Considering the rationale behind the rule preventing impeachment of one’s own witness, and the importance of Gregory’s credibility in front of the jury, we cannot say that the court’s error in not allowing Gregory to testify about his prior convictions on direct examination was harmless.

The judgment of the trial court is reversed and the cause is remanded for a new trial.

BRECKENRIDGE, P.J, and ULRICH, J., concur.

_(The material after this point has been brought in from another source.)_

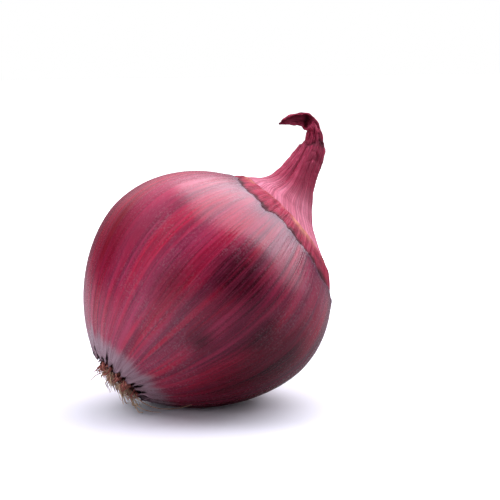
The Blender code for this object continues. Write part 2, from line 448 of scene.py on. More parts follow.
def mixed(tree, factor, first, second):
    """The first colour, turned into the second by factor."""
    node = add_node(tree, "ShaderNodeMix", {0: factor}, data_type="RGBA")
    for socket, value in ((node.inputs[6], first), (node.inputs[7], second)):
        if isinstance(value, bpy.types.NodeSocket):
            tree.links.new(value, socket)
        else:
            socket.default_value = (*value, 1)
    return node.outputs[2]


def ramped(tree, value, low, high, start=0.0, end=1.0):
    """A value from low to high, made one from start to end with an even S."""
    inputs = {"Value": value, "From Min": low, "From Max": high, "To Min": start, "To Max": end}
    return add_node(tree, "ShaderNodeMapRange", inputs, interpolation_type="SMOOTHSTEP").outputs[0]


def worked(tree, operation, first, second=0.0):
    """One sum on two values."""
    return add_node(tree, "ShaderNodeMath", {0: first, 1: second}, operation=operation).outputs[0]


def scaled(tree, first, second):
    """Two values multiplied."""
    return worked(tree, "MULTIPLY", first, second)


def between(tree, mask, start, end):
    """A mask made to run from start to end."""
    return ramped(tree, mask, 0.0, 1.0, start, end)


def vector_node(tree, operation, inputs):
    """One sum on vectors."""
    return add_node(tree, "ShaderNodeVectorMath", inputs, operation=operation).outputs


def masks(tree, names):
    """Masks kept on the piece, by their names."""
    nodes = [add_node(tree, "ShaderNodeAttribute", attribute_name=name) for name in names.split()]
    return [node.outputs["Fac"] for node in nodes]


def layered(tree, base, *layers):
    """Colours laid over the base in turn: (mask, strength, colour). The strength is a number or
    another mask, and 1 leaves the mask as it is."""
    for mask, strength, colour in layers:
        factor = mask if strength == 1 else scaled(tree, mask, strength)
        base = mixed(tree, factor, base, colour)
    return base


def new_group(name, inputs, outputs):
    """An empty node group with named sockets: (tree, input node, output node)."""
    tree = bpy.data.node_groups.new(name, "ShaderNodeTree")
    for label, kind, default in inputs:
        socket = tree.interface.new_socket(label, in_out="INPUT", socket_type=kind)
        socket.default_value = default
    for label, kind in outputs:
        tree.interface.new_socket(label, in_out="OUTPUT", socket_type=kind)
    return tree, tree.nodes.new("NodeGroupInput"), tree.nodes.new("NodeGroupOutput")


def streak_group():
    """Streaks that run with the grain: noise stretched along it, swayed a little by slower noise."""
    tree, given, result = new_group(
        "Lengthwise Streaks",
        [
            ("Around", "NodeSocketFloat", 6.0),
            ("Along", "NodeSocketFloat", 1.0),
            ("Sway", "NodeSocketFloat", 0.05),
            ("Low", "NodeSocketFloat", 0.4),
            ("High", "NodeSocketFloat", 0.6),
            ("Shift", "NodeSocketFloat", 0.0),
        ],
        [("Streaks", "NodeSocketFloat")],
    )
    grain = add_node(tree, "ShaderNodeAttribute", attribute_name="grain").outputs["Vector"]
    slow = add_node(tree, "ShaderNodeTexNoise", {"Vector": grain, "Scale": 2.5, "Detail": 1.0})
    centred = vector_node(tree, "SUBTRACT", {0: slow.outputs["Color"], 1: (0.5, 0.5, 0.5)})[0]
    sway = vector_node(tree, "SCALE", {0: centred, "Scale": given.outputs["Sway"]})[0]
    place = vector_node(tree, "ADD", {0: grain, 1: sway})[0]
    sides = given.outputs["Around"], given.outputs["Around"], given.outputs["Along"]
    stretch = add_node(tree, "ShaderNodeCombineXYZ", dict(zip("XYZ", sides))).outputs[0]
    place = vector_node(tree, "MULTIPLY", {0: place, 1: stretch})[0]
    place = vector_node(tree, "ADD", {0: place, 1: given.outputs["Shift"]})[0]
    inputs = {"Vector": place, "Scale": 1.0, "Detail": 3.0, "Roughness": 0.6}
    noise = add_node(tree, "ShaderNodeTexNoise", inputs)
    streaks = ramped(tree, noise.outputs["Fac"], given.outputs["Low"], given.outputs["High"])
    tree.links.new(streaks, result.inputs["Streaks"])
    return tree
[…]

. In Phillips, the defendant claimed that the trial court erred in sustaining the State’s motion in limine to prevent her from impeaching a defense witness’s credibility with his extensive criminal history after he testified during the guilt phase. Phillips, 940 S.W.2d at 520. The court found that because Phillips, herself, called the witness, any evidence offered by Phillips of the witness’s prior convictions would violate the rule that a party may not impeach her own witness in either a civil or criminal case unless she could make a showing of surprise at the testimony the witness gives, as well as a showing that the testimony in effect makes the witness a witness for the other side. Id. The court noted that the rule had been modified in criminal proceedings to allow a party to impeach her own witness with a prior inconsistent statement without a showing of surprise and hostility. Id. The court found that the rule had not been modified, however, "to allow impeachment of one’s own witness in a criminal proceeding by proof of prior criminal convictions without a showing of surprise and hostility.” Id. Accordingly, the court held that the trial court committed no error, plain or otherwise, in refusing to allow Phillips to impeach her own witness with evidence of his prior criminal convictions. Id.

. We note that in Stewart we reviewed for plain error, while in this case we review for abuse of discretion.